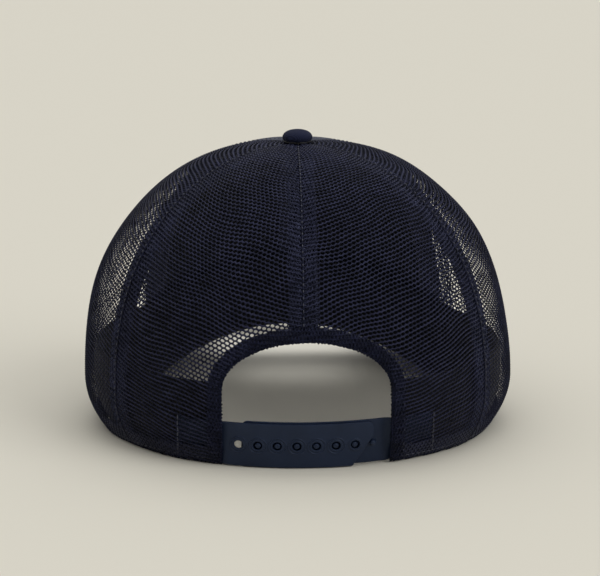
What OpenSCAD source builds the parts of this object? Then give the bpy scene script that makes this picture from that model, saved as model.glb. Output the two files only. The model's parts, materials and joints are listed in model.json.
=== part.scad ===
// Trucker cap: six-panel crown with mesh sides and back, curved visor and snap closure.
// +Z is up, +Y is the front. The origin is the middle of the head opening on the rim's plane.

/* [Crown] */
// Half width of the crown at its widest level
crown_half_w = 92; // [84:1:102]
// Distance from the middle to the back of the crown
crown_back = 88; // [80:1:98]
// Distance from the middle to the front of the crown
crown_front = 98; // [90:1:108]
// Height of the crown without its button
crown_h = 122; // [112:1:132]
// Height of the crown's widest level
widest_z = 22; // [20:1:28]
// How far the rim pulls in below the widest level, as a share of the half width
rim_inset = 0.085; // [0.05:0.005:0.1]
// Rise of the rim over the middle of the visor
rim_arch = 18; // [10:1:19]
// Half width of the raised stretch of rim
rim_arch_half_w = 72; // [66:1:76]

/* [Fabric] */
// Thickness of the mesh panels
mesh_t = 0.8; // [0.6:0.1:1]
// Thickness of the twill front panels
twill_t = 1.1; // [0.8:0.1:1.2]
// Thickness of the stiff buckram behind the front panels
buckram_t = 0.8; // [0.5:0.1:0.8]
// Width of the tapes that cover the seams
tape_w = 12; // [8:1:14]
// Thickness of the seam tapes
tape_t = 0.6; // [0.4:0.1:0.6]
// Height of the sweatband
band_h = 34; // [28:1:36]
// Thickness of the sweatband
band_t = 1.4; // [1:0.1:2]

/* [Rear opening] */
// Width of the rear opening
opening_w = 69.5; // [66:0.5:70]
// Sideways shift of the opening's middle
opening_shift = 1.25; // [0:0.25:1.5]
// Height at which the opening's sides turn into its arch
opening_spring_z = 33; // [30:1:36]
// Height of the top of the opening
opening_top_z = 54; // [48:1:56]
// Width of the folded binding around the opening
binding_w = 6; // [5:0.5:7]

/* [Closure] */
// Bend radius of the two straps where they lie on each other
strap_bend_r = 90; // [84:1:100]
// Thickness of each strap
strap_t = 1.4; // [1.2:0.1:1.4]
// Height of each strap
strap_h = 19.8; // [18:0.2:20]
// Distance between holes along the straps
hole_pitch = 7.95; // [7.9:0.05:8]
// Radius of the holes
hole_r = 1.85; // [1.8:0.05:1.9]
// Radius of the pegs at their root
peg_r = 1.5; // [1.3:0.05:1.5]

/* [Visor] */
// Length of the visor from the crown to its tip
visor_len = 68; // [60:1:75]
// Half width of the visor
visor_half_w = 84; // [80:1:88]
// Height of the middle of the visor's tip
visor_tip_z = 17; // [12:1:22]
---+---
GIVEN INSTRUCTION
Take each line containing the string "that" and copy it out.

EXERCISE RESPONSE
What OpenSCAD source builds the parts of this object? Then give the bpy scene script that makes this picture from that model, saved as model.glb. Output the two files only. The model's parts, materials and joints are listed in model.json.
// Width of the tapes that cover the seams